Find others who are experiencing similar feelings

They say that us islanders always manage to seek each other out. And, well, that might actually be true; if the Scottish islands were lacking young adults between the ages of 18-20 back in 2014, it’s because we were all in Glasgow Caledonian University’s halls of residence.

Upon leaving Islay, I thought I was heading to the city to try and get away from the whole idea of island life. But it actually became a great comfort to know that I had people around me that were from similar backgrounds and who were the same distance from home. They knew of a life without dual carriageways and cinemas, and had grandparents who told them off in Gaelic, just like mine. Not only did it make me come to appreciate my culture, but it also made my dorms feel like a home away from home. Even if you don’t have people around that are specifically from similar places, just buddying up with someone else feeling the same way as you do means you can both push through it together.
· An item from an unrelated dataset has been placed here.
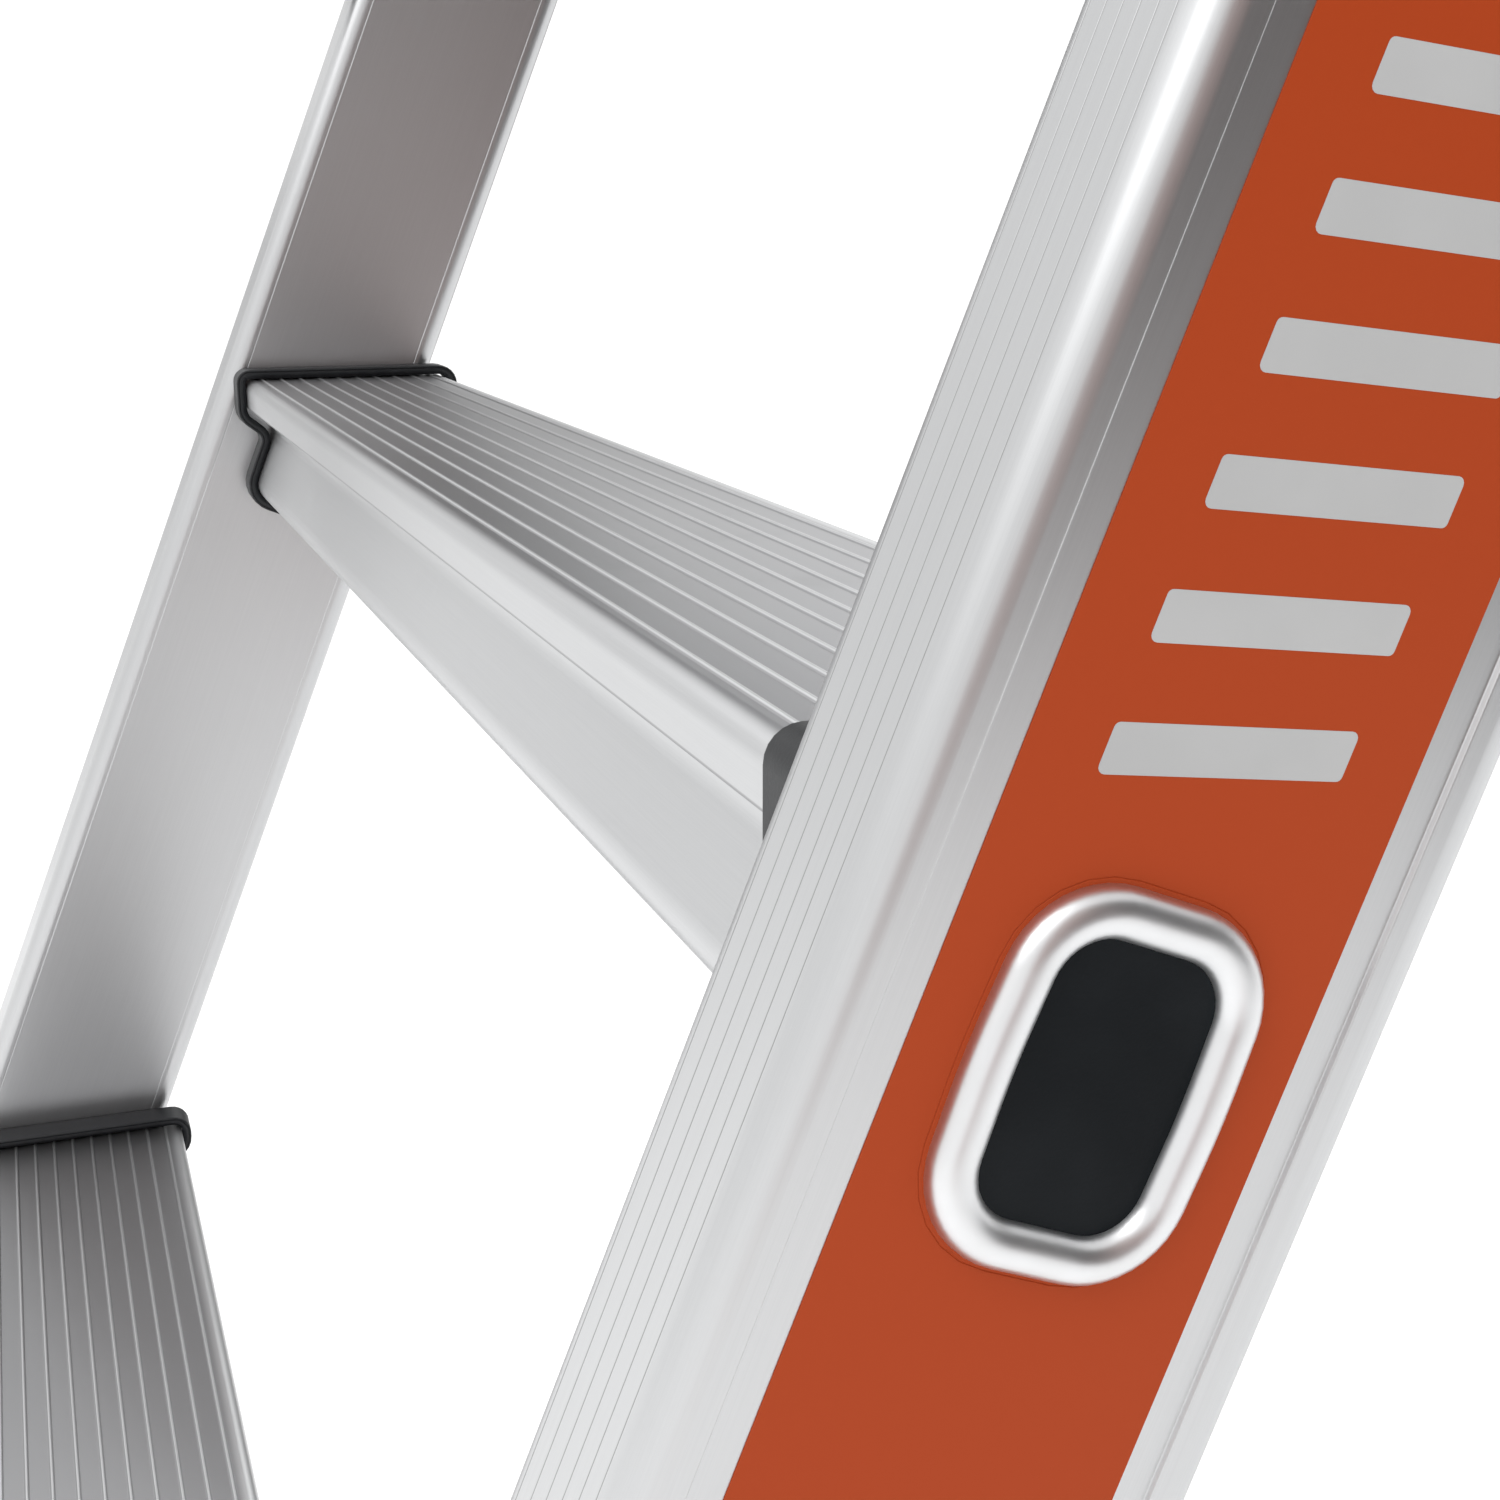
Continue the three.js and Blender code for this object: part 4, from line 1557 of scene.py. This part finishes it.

Bring things from home with you

This is kind of a 50/50 one for me; I’ve included it in the list because I’ve been told by others that it helped them, but in my experience it kind of made me think about home a lot more and therefore caused me to feel worse… For those who do say it works, bringing items from home can make you feel a little bit closer, and can act as a comfort.


Talk about it!

Feeling homesick is by no means something to feel embarrassed about, nor is it an uncommon thing. One coping strategy for me, be it in the case of sickness or feeling annoyed, is to talk about it. Like, I will just tell anyone who’s willing to listen about how I feel and repeatedly bring it up for as long as I need to until it’s out of my system. So in my first few weeks out in the big city, I would just tell stories about back home and talk about how small it is, what there is to do there – anything, really. People found it interesting because it was a lifestyle they’d never experienced before, and it helped me because I would get to chat about it, sometimes with a little cry, and then get on with things.
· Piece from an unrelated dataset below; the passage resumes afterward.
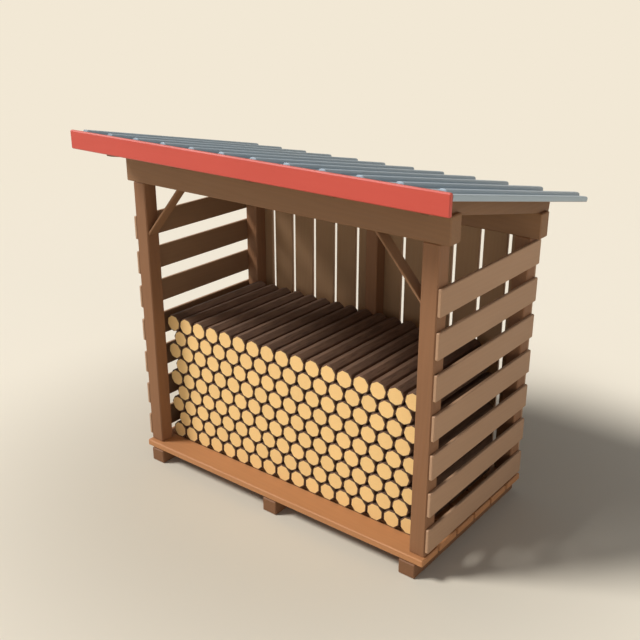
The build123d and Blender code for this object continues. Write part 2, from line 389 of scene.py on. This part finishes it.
# ---- Eaves strip ----------------------------------------------------------
# A flat strip of the paler trim steel, nailed over the boarding's low edge
# between the two verges and tucked under the sheet.
eaves_length = 2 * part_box("verge_trim_right")[0][0]
eaves_thickness, eaves_drop = eaves_high[1] - eaves_low[1], eaves_high[2] - eaves_low[2]
eaves_middle = (0, (eaves_low[1] + eaves_high[1]) / 2, (eaves_low[2] + eaves_high[2]) / 2)
eaves = block((eaves_length, eaves_thickness, eaves_drop), eaves_middle)
eaves.name = "eaves_strip"
eaves.data.materials.append(trim_steel)
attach(eaves, "root")
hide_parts("eaves_trim")


# ---- Verge rolls ----------------------------------------------------------
# Trims of the same steel, folded over both sloping edges of the roof and
# screwed to the boarding, with eased corners and a rounded nose at the foot.
verge_width, verge_height, verge_drop = 0.040, 0.027, 0.018
nose_above, nose_below, nose_reach = 0.0135, 0.012, 0.002
verge_ease = 0.006
for side in ("left", "right"):
    low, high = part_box(f"verge_trim_{side}")
    foot = high[1] - (verge_height - verge_drop) * math.sin(roof_pitch) + nose_reach
    length = (foot - boarding_low[1]) / math.cos(roof_pitch)
    verge = block((verge_width, length, verge_height), (0, 0, verge_height / 2))
    round_edges(lambda one, two: one.y + two.y > 0.99 * length
                and one.z + two.z > 1.9 * verge_height, nose_above, 6)
    round_edges(lambda one, two: one.y + two.y > 0.99 * length
                and one.z + two.z < 0.1 * verge_height, nose_below, 6)
    round_edges(lambda one, two: one.x * two.x > 0
                and one.y + two.y > -0.9 * length, verge_ease, 4)
    verge.name = f"verge_roll_{side}"
    on_roof(verge, (low[0] + high[0]) / 2, length / 2, -verge_drop)
    verge.data.materials.append(trim_steel)
    bpy.ops.object.shade_smooth_by_angle(angle=math.radians(35))
    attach(verge, "root")
    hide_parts(f"verge_trim_{side}")


# ---- Fascia ---------------------------------------------------------------
# One board nailed across the rafters' noses, under the top of the steel and
# painted bright red with a brush drawn along it.
red_paint, tree, surface = new_material("red paint")
place = object_coordinates(tree)
brushed = noise(tree, stretched(tree, place, (3.0, 260.0, 260.0)), 1.0, 3.0)
cloud = noise(tree, stretched(tree, place, (1.0, 5.0, 5.0)), 1.6, 3.0)
paint = mix_colour(tree, remap(tree, cloud, 0.3, 0.7),
                   (0.500, 0.058, 0.036, 1), (0.528, 0.063, 0.040, 1))
# Painted highlight: a lighter red along the edges, in patches.
edges = use_group(tree, wear_and_highlight, {"Radius": 0.006})
edge_lightening = math_node(tree, "MULTIPLY", edges["Mask"], 0.6)
paint = mix_colour(tree, edge_lightening, paint, (0.58, 0.085, 0.058, 1))
link(tree, paint, surface.inputs["Base Color"])
link(tree, remap(tree, brushed, 0.3, 0.7, 0.40, 0.54), surface.inputs["Roughness"])
bump = add_node(tree, "ShaderNodeBump", {"Height": brushed, "Strength": 0.15, "Distance": 0.0006})
link(tree, bump.outputs[0], surface.inputs["Normal"])
dress(red_paint, "fascia")


# ---- Split logs -----------------------------------------------------------
# Nine rows of firewood cut to one length, each row in the hollows of the one
# below. Each log has bark on its sides and, at both ends, a pale sawn face
# inside the ring of bark.
log_rows = 9
log_across, log_pitch = 0.0997, 0.1047
bark_across, bark_ease = 0.0980, 0.002
face_across, face_depth, face_proud = 0.0862, 0.008, 0.0012
bark_tilt, face_tilt, face_sway = math.radians(-15), math.radians(13), math.radians(5)
log_front, log_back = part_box("log_row_1")[0][1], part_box("log_row_1")[1][1]
log_length = log_back - log_front
corner_turn = math.pi / 8


def prism(across_flats, length, centre, turn):
    """An eight-sided bar along Y, turned about its own line."""
    bpy.ops.mesh.primitive_cylinder_add(
        vertices=8, radius=across_flats / 2 / math.cos(corner_turn), depth=length,
        location=centre, rotation=(math.pi / 2, turn, 0))
    bpy.ops.object.transform_apply(location=True, rotation=True, scale=True)
    return bpy.context.object


# log_tone, a number between 0 and 1 that each log has for itself, sets its
# shade, its own stretch of bark and how far off centre its rings lie.
bark, tree, surface = new_material("bark")
log_space = add_node(tree, "ShaderNodeAttribute", attribute_name="log_space").outputs["Vector"]
log_tone = add_node(tree, "ShaderNodeAttribute", attribute_name="log_tone").outputs["Fac"]
apart = add_node(tree, "ShaderNodeCombineXYZ", {
    0: log_tone, 1: math_node(tree, "MULTIPLY", log_tone, 7.0)}).outputs[0]
shifted = add_node(
    tree, "ShaderNodeVectorMath", {0: log_space, 1: apart}, operation="ADD").outputs[0]
plates = noise(tree, stretched(tree, shifted, (60.0, 9.0, 60.0)), 1.0, 4.0)
furrow = noise(tree, stretched(tree, shifted, (150.0, 12.0, 150.0)), 1.0, 3.0)
tone = mix_colour(tree, remap(tree, plates, 0.35, 0.65),
                  (0.100, 0.050, 0.027, 1), (0.142, 0.074, 0.040, 1))
tone = mix_colour(tree, remap(tree, furrow, 0.52, 0.66, 0.0, 0.55), tone, (0.052, 0.027, 0.015, 1))
varied = add_node(tree, "ShaderNodeHueSaturation", {
    "Value": remap(tree, log_tone, 0.0, 1.0, 0.88, 1.12), "Color": tone})
link(tree, varied.outputs["Color"], surface.inputs["Base Color"])
surface.inputs["Roughness"].default_value = 0.85
bump = add_node(tree, "ShaderNodeBump", {
    "Height": math_node(tree, "ADD", plates, math_node(tree, "MULTIPLY", furrow, -0.8)),
    "Strength": 0.5, "Distance": 0.002})
link(tree, bump.outputs[0], surface.inputs["Normal"])

sawn_end, tree, surface = new_material("sawn end")
log_space = add_node(tree, "ShaderNodeAttribute", attribute_name="log_space").outputs["Vector"]
log_tone = add_node(tree, "ShaderNodeAttribute", attribute_name="log_tone").outputs["Fac"]
offset = math_node(tree, "MULTIPLY", math_node(tree, "SUBTRACT", log_tone, 0.5), 0.022)
off_centre = add_node(tree, "ShaderNodeCombineXYZ", {
    0: offset, 2: math_node(tree, "MULTIPLY", offset, -0.6)}).outputs[0]
moved = add_node(
    tree, "ShaderNodeVectorMath", {0: log_space, 1: off_centre}, operation="ADD").outputs[0]
flat = stretched(tree, moved, (1.0, 0.0, 1.0))
wobble = noise(tree, flat, 35.0, 2.0)
radius = add_node(tree, "ShaderNodeVectorMath", {0: flat}, operation="LENGTH").outputs["Value"]
radius = math_node(tree, "ADD", radius, math_node(tree, "MULTIPLY", wobble, 0.006))
rings = math_node(tree, "SINE", math_node(tree, "MULTIPLY", radius, 1500.0))
ends = mix_colour(tree, remap(tree, rings, -0.2, 1.0, 0.0, 0.5),
                  (0.785, 0.502, 0.196, 1), (0.748, 0.466, 0.174, 1))
saw_marks = noise(tree, stretched(tree, moved, (30.0, 1.0, 700.0)), 1.0, 2.0)
ends = mix_colour(tree, remap(tree, saw_marks, 0.45, 0.7, 0.0, 0.25),
                  ends, (0.830, 0.570, 0.290, 1))
heart = remap(tree, radius, 0.004, 0.014, 0.1, 0.0)
ends = mix_colour(tree, heart, ends, (0.640, 0.370, 0.150, 1))
varied = add_node(tree, "ShaderNodeHueSaturation", {
    "Value": remap(tree, log_tone, 0.0, 1.0, 0.97, 1.03), "Color": ends})
link(tree, varied.outputs["Color"], surface.inputs["Base Color"])
surface.inputs["Roughness"].default_value = 0.8
bump = add_node(tree, "ShaderNodeBump", {
    "Height": math_node(tree, "ADD", saw_marks, math_node(tree, "MULTIPLY", rings, 0.15)),
    "Strength": 0.2, "Distance": 0.0006})
link(tree, bump.outputs[0], surface.inputs["Normal"])


def split_log(x, height, turn, face_turn):
    """One log at its place in a row."""
    tone = random.random()
    log_centre = log_front + log_length / 2
    body = prism(bark_across, log_length - 2 * face_proud, (0, log_centre, 0), turn)
    body.data.materials.append(bark)
    bpy.ops.object.mode_set(mode="EDIT")
    bpy.ops.mesh.select_all(action="SELECT")
    bpy.ops.mesh.bevel(offset=bark_ease, segments=1)
    bpy.ops.object.mode_set(mode="OBJECT")
    faces = []
    for middle in (log_front + face_depth / 2, log_back - face_depth / 2):
        across = face_across * random.uniform(0.99, 1.01)
        sway = random.uniform(-face_sway, face_sway)
        face = prism(across, face_depth, (0, middle, 0), face_turn + sway)
        face.data.materials.append(sawn_end)
        faces.append(face)
    log = join([body, *faces], "split_log")
    mesh = log.data
    space = mesh.attributes.new("log_space", "FLOAT_VECTOR", "POINT")
    space.data.foreach_set("vector", [part for vertex in mesh.vertices for part in vertex.co])
    tones = mesh.attributes.new("log_tone", "FLOAT", "POINT")
    tones.data.foreach_set("value", [tone] * len(mesh.vertices))
    mesh.transform(Matrix.Translation((x, 0, height)))
    return log


for row in range(1, log_rows + 1):
    low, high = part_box(f"log_row_{row}")
    count = round((high[0] - low[0] - log_across) / log_pitch) + 1
    bark_turn = corner_turn if row == 1 else corner_turn + bark_tilt
    face_turn = corner_turn if row == 1 else corner_turn + face_tilt
    logs = []
    for place in range(count):
        x = low[0] + log_across / 2 + place * log_pitch
        logs.append(split_log(x, (low[2] + high[2]) / 2, bark_turn, face_turn))
    stack = join(logs, f"split_logs_row_{row}")
    bpy.ops.object.shade_flat()
    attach(stack, "root")
    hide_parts(f"log_row_{row}")


# ---- Floor, light and camera ----------------------------------------------
# A wide pale floor, with painted shade that darkens it near the store, that
# runs into a backdrop of the same colour, a soft sun high on the left, a weak
# fill low on the right, and a dim sky that is brighter near the horizon.
bpy.ops.mesh.primitive_plane_add(size=400, location=(0, 0, 0))
floor = bpy.context.object
floor.name = "studio_floor"
backdrop = (0.888, 0.807, 0.665, 1)
plain, tree, surface = new_material("studio floor")
place = add_node(tree, "ShaderNodeTexCoord").outputs["Object"]
away = add_node(tree, "ShaderNodeVectorMath", {0: place}, operation="LENGTH").outputs["Value"]
# Painted shade: the floor's colour is darker near the store and turns into the backdrop's colour by
# about 2.9 m off.
painted_shade_falloff = remap(tree, away, 0.9, 2.9)
painted_shade_falloff.node.interpolation_type = "SMOOTHSTEP"
ground = mix_colour(tree, painted_shade_falloff, (0.600, 0.545, 0.445, 1), backdrop)
# Darker under the deck, which keeps out nearly all the light.
where = add_node(tree, "ShaderNodeSeparateXYZ", {0: place}).outputs
under = 1.0
for axis, dark_to, clear_from in (("X", 0.80, 0.98), ("Y", 0.28, 0.50)):
    off_middle = math_node(tree, "ABSOLUTE", where[axis])
    inside = remap(tree, off_middle, dark_to, clear_from, 0.85, 0.0)
    inside.node.interpolation_type = "SMOOTHSTEP"
    under = math_node(tree, "MULTIPLY", inside, under)
ground = mix_colour(tree, under, ground, (0.05, 0.04, 0.03, 1))
link(tree, ground, surface.inputs["Base Color"])
surface.inputs["Roughness"].default_value = 1.0
surface.inputs["Specular IOR Level"].default_value = 0.0
# Far off, the camera sees the backdrop's colour in place of the floor.
glow = add_node(tree, "ShaderNodeEmission", {"Color": backdrop, "Strength": 1.0})
camera_ray = add_node(tree, "ShaderNodeLightPath").outputs["Is Camera Ray"]
fade = remap(tree, away, 3.5, 9.0)
blended = add_node(tree, "ShaderNodeMixShader", {
    "Fac": math_node(tree, "MULTIPLY", fade, camera_ray),
    1: surface.outputs[0], 2: glow.outputs[0]})
link(tree, blended.outputs[0], tree.nodes["Material Output"].inputs["Surface"])
floor.data.materials.append(plain)

world = bpy.data.worlds.new("studio")
bpy.context.scene.world = world
world.use_nodes = True
tree = world.node_tree
ambient = tree.nodes["Background"]
ambient.inputs["Color"].default_value = (0.97, 1.0, 1.05, 1)
skyward = add_node(tree, "ShaderNodeSeparateXYZ", {
    0: add_node(tree, "ShaderNodeTexCoord").outputs["Generated"]}).outputs["Z"]
link(tree, remap(tree, skyward, 0.25, 0.45, 0.79, 0.137), ambient.inputs["Strength"])
seen = add_node(tree, "ShaderNodeBackground", {"Color": backdrop, "Strength": 1.0})
rays = add_node(tree, "ShaderNodeLightPath").outputs
direct = math_node(tree, "MAXIMUM", rays["Is Camera Ray"], rays["Is Transmission Ray"])
shown = math_node(tree, "MAXIMUM", direct, rays["Is Glossy Ray"])
sky = add_node(tree, "ShaderNodeMixShader", {
    "Fac": shown, 1: ambient.outputs[0], 2: seen.outputs[0]})
link(tree, sky.outputs[0], tree.nodes["World Output"].inputs["Surface"])

sun_left, sun_height = math.radians(50.7), math.radians(43.9)
bpy.ops.object.light_add(type="SUN", rotation=(math.pi / 2 - sun_height, 0, -sun_left))
sun = bpy.context.object
sun.data.energy = 3.48
sun.data.angle = math.radians(17)
fill_right, fill_height = math.radians(60), math.radians(10)
bpy.ops.object.light_add(type="SUN", rotation=(math.pi / 2 - fill_height, 0, fill_right))
fill = bpy.context.object
fill.data.energy = 0.44
fill.data.angle = math.radians(40)

camera_tilt, camera_roll, camera_turn = 68.424, -0.029, 38.069
bpy.ops.object.camera_add(
    location=(2.8437, -3.7063, 2.8404),
    rotation=(math.radians(camera_tilt), math.radians(camera_roll), math.radians(camera_turn)))
camera = bpy.context.object
camera.data.lens = 50.223
camera.data.sensor_width = 36
camera.data.clip_end = 1000
bpy.context.scene.camera = camera
bpy.context.scene.view_settings.view_transform = "Standard"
Don’t visit back home too soon

Another mistake I made. My granny gave this advice to my mum when she left the same island for Glasgow, and so my mum passed it onto me. However, unlike her, I didn’t listen – and followed them home after two days. Yup. Barely any time had passed since they helped me move in, I’d only met half of my flat, and Freshers week hadn’t even started. It was incredibly difficult to try and leave again – this time without them – and just caused tears and a load of confusion as to whether I should actually return to university. Give it a few weeks at least, at which point you’ll have hopefully had time to adjust to your new surroundings and get to know the people you’ll be around for the rest of the year.


Best of luck to you if you’re heading out to university or college! It’s a scary thought, but it was by far the best thing I ever did.
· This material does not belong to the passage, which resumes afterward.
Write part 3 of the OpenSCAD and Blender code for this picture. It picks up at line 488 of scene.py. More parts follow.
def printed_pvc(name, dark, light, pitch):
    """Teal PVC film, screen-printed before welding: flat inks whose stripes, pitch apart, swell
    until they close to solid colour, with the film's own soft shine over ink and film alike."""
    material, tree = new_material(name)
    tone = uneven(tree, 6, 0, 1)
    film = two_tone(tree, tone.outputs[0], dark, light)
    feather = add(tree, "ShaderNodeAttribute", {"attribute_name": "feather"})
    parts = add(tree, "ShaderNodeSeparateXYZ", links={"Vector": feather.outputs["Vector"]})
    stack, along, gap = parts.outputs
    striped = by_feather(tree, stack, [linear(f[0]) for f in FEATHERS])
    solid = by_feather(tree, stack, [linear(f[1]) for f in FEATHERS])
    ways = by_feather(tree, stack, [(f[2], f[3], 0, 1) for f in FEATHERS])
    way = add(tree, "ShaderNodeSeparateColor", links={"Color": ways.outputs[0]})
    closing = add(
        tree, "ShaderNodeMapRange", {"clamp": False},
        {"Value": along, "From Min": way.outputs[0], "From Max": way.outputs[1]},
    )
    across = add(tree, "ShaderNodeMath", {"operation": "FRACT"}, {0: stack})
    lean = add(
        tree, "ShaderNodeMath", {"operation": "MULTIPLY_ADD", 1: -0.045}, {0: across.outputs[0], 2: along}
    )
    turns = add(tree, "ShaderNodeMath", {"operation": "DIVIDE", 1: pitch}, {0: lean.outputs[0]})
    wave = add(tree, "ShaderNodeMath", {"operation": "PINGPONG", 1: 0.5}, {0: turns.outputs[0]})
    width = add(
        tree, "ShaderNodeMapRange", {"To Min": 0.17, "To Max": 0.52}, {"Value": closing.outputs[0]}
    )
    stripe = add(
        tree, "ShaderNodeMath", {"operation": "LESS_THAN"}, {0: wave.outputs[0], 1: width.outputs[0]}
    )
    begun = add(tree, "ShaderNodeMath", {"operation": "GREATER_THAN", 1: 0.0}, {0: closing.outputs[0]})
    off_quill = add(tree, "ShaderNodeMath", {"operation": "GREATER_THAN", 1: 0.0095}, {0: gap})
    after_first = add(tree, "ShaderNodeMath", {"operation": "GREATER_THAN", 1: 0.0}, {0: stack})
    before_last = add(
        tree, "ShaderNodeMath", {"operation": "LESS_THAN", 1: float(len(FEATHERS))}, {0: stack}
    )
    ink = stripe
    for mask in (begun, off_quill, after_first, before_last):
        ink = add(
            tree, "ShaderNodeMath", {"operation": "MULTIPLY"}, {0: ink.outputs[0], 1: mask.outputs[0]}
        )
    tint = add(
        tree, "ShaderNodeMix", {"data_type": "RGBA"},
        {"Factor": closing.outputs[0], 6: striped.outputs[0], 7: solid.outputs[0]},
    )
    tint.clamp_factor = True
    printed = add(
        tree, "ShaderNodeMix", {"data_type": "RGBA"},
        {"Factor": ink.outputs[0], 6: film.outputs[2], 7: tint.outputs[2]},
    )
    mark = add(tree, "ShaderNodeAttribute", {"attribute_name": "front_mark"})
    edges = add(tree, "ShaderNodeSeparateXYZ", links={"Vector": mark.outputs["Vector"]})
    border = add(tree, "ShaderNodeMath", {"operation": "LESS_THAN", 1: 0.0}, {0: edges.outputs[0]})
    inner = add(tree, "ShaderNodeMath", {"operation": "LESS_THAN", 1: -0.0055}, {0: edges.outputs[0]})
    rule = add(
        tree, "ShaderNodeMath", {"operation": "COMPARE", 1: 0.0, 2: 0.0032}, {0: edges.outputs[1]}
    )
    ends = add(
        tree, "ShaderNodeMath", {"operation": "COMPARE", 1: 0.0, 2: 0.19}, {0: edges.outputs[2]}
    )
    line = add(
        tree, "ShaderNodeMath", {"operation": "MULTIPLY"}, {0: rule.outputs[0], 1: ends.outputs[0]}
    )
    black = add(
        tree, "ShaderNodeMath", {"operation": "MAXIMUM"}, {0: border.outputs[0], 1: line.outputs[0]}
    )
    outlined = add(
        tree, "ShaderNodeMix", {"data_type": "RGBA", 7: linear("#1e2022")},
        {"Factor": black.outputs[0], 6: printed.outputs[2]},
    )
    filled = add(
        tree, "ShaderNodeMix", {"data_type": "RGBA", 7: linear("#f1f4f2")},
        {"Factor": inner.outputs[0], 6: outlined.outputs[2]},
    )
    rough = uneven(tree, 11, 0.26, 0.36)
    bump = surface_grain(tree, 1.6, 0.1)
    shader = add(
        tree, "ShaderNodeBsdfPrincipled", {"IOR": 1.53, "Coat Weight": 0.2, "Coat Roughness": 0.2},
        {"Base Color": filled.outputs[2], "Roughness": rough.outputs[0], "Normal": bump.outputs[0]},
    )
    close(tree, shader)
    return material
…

dealing with homesickness at university whathannahwrote


Featured image from Pexels





  • andlivloves

    I love the advice to talk about your homesickness! I remember my freshman year of college, my roommate and I got super homesick at the same time and we both just talked about how sad we were and what we liked about our families and it really helped!

    -Liv |

  • Miss Doll

    I’m in a long distance relationship, so I get homesick too at times. Bringing items from home helps me a lot, as well as eating foods that remind me of there.
    Great blog!
    Miss Doll –

  • aisasami

    THIS is the post that I want my sister to see. She just started at a college that is so far away from home as a freshman. Two days in, she cries to her mom and just wants to give up. She is being too negative. I tell her she needs to try things step by step, little by little. I will share this to her.

  • thoughtsfromjasmine

    In first year I was so homesick for most of the year. However, joining a society in second year made all the difference! It’s such a great tip for people, as is not going home toooo soon!

    Jas xx |

  • Nancy

    When I was in uni, I also had homesickness here and there. These are great tips for dealing with homesickness. It’s important to join a club or society – not only do you meet people, it helps show that you did more than just going to class on your resume. Talking about it helps as well – at least other people can give some advice to help you out!

    Nancy ♥

  • Kymberlee Faye

    These are some great ways to not feel homesick at college! I loved going to college. Even though I’m a super introvert and homebody, I’m glad I pushed myself to move away from home!

  • Tyas

    I agree with you about joining a club or organization, it makes you able to meet new people and spend time joining the club’s activities so you forget the homesick feeling. I rarely feel homesick, even if I’m now living 6hrs away (by train) from home. But when I do, it’s because I feel stressed and done with everything that I just want to go home instantly. And the best solution for that is either to call my parents or to go home 😅

  • Pushpanjali Roy

    This is such a honest post! I can vouch for these tipsI missed my home like crazy, back in my university days. My work took me further away from home and finding others experiencing similar feelings really helped. But bringing stuffs from home made me homesick.


  • Lupe

    I lived 30 minutes away from home the first two years so sometimes I would go home every weekend or not see my parents in a month. Being homesick didn’t happen as much since I was so close, especially because I would talk to my parents all the time.

  • I will gladly take your advice because I will have to do a semester abroad next year and I’m quiet nervous!! So thank you!! ✨

  • Carly May

    I’m moving out for university soon, and whilst I’m only an hour or so away on the train, I do feel anxious about leaving home. This post is really helpful, thank you!

  • I was studying quite far away from home but because part of my family was in my uni town i never felt homesick, although i was always very happy to go home! Great tips!

  • Tim Etheridge

    Joining a sports team really helped me. I had a really bad end to 2nd year and 3rd year wasn’t improving things, leaving me close to dropping out, but I’d started putting together a rugby 7s team for a tournament at the end of the year so threw myself into planning our training and socialising with the team and it was (just) enough to keep me going. Fast forward 6 years and most of the people I still talk to from uni are from that team!

  • millennialmanc

    Such a well written post! I have also written advice posts about Uni recently, nice to hear your tips! x

  • Lauren Thomas

    This is such a helpful post! I personally didn’t go to university but I know people that are going and I’ll be sure to direct them to this post as you give great advice! Great post xx

  • Colleen's Conclusions

    I don’t think I was homesick when I left for college. But I was when I first moved into my own apartment this year. I lived with a relative the first three weeks because I couldn’t find an apartment right away, but then I did the first week there. I just couldn’t get my keys until a few weeks later. I called my dad at bedtime the night before starting my real job and he was all you don’t miss me already. And I cried I dooooooo! LOL. I had to go home a lot the first month because I got rear ended and my car got totaled and he had to help me with insurance and stuff. One I stayed by myself for about a month though I was fine. I still get lonely sometimes but I like coming home to an empty apartment especially after a stressful day. It’s nice knowing I don’t have to deal with people at home after dealing with them all day.

  • The diary of Ellie

    This is one of the reasons that im not sure whether to go to uni and do the course i want to because its nearly 2 hours away from home! But these tips are really handy and i think might be useful if i do chose to move!